Problem requirements - Repeat exactly what appears from the opening line of the listing to the line with "from math import pi", inclusive.

★ ★ ★ ★

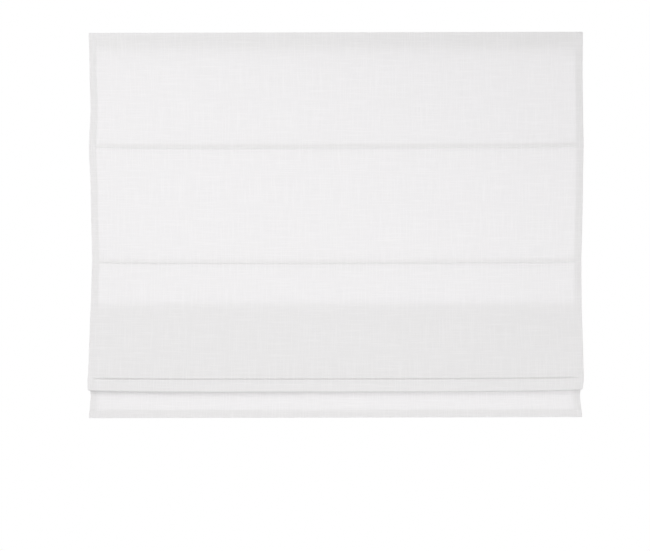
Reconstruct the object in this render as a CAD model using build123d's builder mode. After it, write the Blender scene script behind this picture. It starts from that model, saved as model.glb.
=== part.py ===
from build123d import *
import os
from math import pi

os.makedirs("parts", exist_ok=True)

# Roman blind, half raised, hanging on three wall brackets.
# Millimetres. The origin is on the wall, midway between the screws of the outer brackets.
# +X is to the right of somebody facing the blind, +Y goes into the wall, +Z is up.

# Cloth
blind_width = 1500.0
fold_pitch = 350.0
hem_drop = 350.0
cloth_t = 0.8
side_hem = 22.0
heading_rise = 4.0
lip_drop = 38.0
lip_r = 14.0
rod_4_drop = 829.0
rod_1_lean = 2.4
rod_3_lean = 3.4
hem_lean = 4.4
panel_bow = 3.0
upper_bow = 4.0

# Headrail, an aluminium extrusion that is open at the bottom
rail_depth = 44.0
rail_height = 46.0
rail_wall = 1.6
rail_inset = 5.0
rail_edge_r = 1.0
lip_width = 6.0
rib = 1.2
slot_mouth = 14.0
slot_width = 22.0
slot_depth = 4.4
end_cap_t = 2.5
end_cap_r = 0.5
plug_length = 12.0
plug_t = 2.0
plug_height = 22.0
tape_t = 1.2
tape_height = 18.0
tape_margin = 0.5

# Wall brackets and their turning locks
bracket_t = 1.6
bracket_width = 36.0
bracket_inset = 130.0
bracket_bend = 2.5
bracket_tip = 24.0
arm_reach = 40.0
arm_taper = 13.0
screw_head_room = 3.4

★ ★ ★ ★

Result of the exercise -
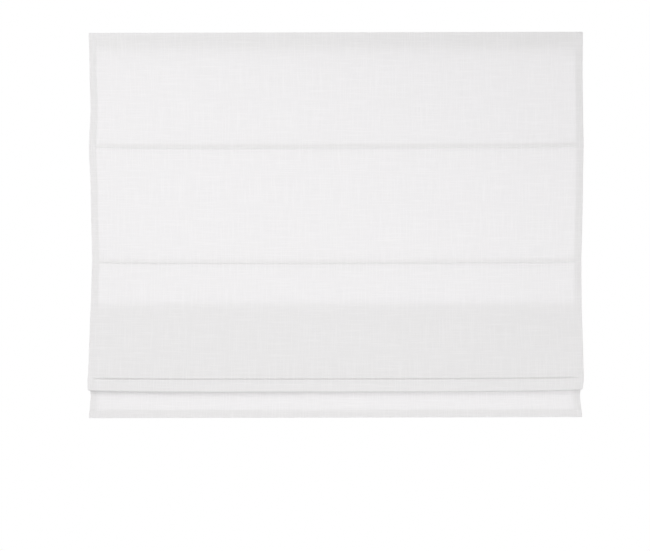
Reconstruct the object in this render as a CAD model using build123d's builder mode. After it, write the Blender scene script behind this picture. It starts from that model, saved as model.glb.
=== part.py ===
from build123d import *
import os
from math import pi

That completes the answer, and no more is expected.